Consider this comparison: behind each purchase of an ordinary good is potentially a whole tree of commercial transactions of varying degrees of fairness, ending notably with multiple farmers or factory workers far away. Most people spend little time analyzing such choices. If they do, and buy only items certified as fair trade or bearing a union label, many people view that as a good thing they have done -- but it is rare to consider those who don't to be ethically suspect. Even those laudable people only apply that analysis to a few products. It's not clear why porn should demand a higher standard.

If what you're seeing on screen looks like something a person with the relevant kink might naturally like doing or be willing to do for payment, that sounds good enough to me. There's tons of free video on the web, and we enjoy it without worrying about its provenance.

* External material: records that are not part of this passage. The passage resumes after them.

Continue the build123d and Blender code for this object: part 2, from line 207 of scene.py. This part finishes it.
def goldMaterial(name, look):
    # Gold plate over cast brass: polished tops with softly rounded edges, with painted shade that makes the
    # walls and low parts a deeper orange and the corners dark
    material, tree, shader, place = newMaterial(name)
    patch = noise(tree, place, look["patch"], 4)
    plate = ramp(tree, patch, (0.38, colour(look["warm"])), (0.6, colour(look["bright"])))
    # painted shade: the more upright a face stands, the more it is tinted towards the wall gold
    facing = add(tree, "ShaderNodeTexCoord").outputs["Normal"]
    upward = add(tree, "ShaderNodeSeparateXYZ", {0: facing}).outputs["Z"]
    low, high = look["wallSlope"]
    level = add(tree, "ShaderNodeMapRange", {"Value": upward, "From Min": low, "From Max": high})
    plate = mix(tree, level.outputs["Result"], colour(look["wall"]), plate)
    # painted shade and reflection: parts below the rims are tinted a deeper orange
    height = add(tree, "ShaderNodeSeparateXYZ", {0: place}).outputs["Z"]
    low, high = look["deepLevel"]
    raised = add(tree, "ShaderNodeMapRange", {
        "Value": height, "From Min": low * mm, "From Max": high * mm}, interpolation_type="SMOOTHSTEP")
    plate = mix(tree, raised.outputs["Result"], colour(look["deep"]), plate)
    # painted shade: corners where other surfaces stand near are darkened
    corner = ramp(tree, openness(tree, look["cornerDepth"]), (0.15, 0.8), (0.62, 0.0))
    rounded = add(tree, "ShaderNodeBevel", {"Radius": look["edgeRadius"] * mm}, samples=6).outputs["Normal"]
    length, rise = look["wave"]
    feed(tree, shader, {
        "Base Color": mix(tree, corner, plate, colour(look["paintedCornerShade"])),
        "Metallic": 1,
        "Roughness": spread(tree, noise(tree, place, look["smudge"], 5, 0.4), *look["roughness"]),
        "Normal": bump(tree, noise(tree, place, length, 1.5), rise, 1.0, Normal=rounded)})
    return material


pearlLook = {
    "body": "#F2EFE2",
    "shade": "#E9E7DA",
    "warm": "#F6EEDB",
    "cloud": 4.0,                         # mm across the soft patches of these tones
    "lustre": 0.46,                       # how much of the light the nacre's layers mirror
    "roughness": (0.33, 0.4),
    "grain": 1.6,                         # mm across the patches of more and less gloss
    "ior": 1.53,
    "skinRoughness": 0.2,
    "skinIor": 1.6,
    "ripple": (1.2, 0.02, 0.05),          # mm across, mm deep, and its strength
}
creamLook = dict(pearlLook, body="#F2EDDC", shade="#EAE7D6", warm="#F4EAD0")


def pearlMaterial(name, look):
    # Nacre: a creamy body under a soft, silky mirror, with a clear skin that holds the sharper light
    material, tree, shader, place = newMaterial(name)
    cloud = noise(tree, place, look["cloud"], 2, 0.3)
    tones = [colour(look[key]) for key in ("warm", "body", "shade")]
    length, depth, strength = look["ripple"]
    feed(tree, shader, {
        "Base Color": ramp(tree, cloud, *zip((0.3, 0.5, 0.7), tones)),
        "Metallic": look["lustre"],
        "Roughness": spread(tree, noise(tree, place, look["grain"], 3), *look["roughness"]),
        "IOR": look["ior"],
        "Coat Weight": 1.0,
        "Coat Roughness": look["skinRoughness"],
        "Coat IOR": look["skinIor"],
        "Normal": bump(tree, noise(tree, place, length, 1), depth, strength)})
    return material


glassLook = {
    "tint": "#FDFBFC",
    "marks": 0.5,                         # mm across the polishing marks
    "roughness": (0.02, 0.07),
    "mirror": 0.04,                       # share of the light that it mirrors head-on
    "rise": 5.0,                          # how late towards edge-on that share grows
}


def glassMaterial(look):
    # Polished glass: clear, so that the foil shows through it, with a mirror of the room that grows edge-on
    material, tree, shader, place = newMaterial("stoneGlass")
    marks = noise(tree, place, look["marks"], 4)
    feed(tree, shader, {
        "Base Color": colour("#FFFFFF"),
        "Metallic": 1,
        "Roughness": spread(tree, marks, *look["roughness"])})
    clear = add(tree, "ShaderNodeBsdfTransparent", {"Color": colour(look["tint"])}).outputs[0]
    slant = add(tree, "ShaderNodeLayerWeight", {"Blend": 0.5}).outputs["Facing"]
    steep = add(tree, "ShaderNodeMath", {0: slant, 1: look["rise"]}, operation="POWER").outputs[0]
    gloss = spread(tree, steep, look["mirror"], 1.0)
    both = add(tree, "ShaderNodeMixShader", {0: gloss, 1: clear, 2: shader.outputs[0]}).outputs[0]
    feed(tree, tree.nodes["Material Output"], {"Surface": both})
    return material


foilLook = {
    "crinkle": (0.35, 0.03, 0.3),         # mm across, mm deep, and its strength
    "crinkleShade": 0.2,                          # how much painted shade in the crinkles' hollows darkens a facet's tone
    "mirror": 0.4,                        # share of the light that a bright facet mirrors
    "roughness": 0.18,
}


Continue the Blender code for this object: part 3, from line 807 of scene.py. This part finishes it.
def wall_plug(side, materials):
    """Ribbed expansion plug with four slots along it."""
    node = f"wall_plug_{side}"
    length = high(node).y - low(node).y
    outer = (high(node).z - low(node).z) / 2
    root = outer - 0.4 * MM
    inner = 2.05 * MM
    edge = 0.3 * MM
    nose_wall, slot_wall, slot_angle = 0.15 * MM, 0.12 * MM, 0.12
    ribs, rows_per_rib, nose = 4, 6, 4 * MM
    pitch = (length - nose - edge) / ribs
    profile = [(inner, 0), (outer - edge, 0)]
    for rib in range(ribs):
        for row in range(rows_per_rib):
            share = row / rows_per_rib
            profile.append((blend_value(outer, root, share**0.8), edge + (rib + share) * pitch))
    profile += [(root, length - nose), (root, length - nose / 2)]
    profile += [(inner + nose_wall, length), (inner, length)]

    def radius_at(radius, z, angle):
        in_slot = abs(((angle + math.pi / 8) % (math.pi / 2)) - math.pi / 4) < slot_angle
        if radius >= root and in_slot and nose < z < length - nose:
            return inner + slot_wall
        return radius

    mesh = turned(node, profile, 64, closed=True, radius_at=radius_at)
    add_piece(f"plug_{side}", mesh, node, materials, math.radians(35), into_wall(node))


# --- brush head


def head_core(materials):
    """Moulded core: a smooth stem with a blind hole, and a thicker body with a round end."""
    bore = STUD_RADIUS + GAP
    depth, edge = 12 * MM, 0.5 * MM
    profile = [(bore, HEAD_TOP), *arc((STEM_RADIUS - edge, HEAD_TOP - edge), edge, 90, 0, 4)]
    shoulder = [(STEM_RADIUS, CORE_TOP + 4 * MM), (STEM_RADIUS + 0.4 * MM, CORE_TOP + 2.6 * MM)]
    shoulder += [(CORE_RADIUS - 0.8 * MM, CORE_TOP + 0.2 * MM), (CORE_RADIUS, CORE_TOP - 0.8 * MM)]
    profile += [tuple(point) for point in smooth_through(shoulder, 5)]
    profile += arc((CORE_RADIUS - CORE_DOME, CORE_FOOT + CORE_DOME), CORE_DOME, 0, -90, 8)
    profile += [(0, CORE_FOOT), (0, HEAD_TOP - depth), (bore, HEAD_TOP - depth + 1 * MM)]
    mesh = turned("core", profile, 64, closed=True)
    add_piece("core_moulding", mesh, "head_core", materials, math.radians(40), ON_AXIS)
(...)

I think you can be an ethical person watching whatever you want without worrying about the circumstances under which it was made (except child pornography, which is the topic of the 2nd part of this review).

Ley also formulates his opinion with problems with porn as, "we should make better porn". I think there are two components there which can be separated. One is that some porn is good enough, and a person can feel good watching it without trying to change the world. The second is that problems could be reduced if more was made better, and that's a laudable thing to do. It may be politically astute for someone in Ley's position to link the two -- showing a desire to improve the situation to win acceptance of porn. But the ordinary porn consumer doesn't have to go there.